Constipation is loosely defined as irregular, infrequent hard bowel movements. In our society, it is common for children (and adults) not to receive the daily fiber that they need to have a daily soft bowel movement. If fiber is not present in the gut, messages to empty become less frequent. While the waste stays in the gut, water is reabsorbed by the body, producing a firmer, drier stool. This type of stool is larger, and more difficult and painful to pass. When pain is associated with having a bowel movement, the tendency for children is to withhold. Ignoring the messages that do come can lead to an over distended bowel and a viscous cycle begins. Liquid stool can seep around the large hard stool, leading to a condition called encopresis. Children often do not “feel” when this is happening, so leaking in the underwear occurs.
Since ignoring messages from the bowel and ignoring messages from bladder go hand in hand, it is not unusual that constipation and wetting problems occur together. The other factor that plays a role is that a distended bowel takes up more space. The bladder cannot fully expand if a large amount of stool takes up the abdominal space.
In some children, solving constipation and observing a regular soft stool makes a big difference in their ability to become dry at night.
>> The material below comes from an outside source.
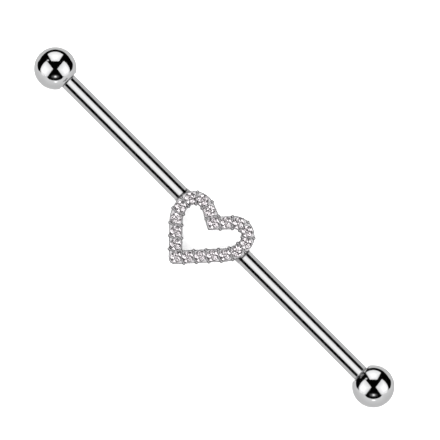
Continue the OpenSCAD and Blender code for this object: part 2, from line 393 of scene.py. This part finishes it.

Some tips are:
Making sure that her fiber intake is adequate. A guideline for fiber requirements in children is their age plus 6. For example, a 8 year old would require at least 14 grams of fiber a day. My patients’ favorite source of fiber is Cracklin’ Oatbran Cereal. Read labels when buying food and opt for the higher fiber choice. Fiber bars or drinks can also be used.
Add products such as Miralax, with your health care provider’s guidance, if fiber isn’t adequate.
Have a regular stooling time, where she sits quietly and has uninterrupted time in the bathroom.
Provide a stool for her to put her feet on and a toilet lid insert if she feels like she will “fall in”.
She can continue with the bedwetting alarm while you are working on correcting infrequent stooling patterns. You may begin to notice that the alarm goes off later in her sleep cycle or that she becomes more responsive to her alarm and her full bladder as her constipation is corrected.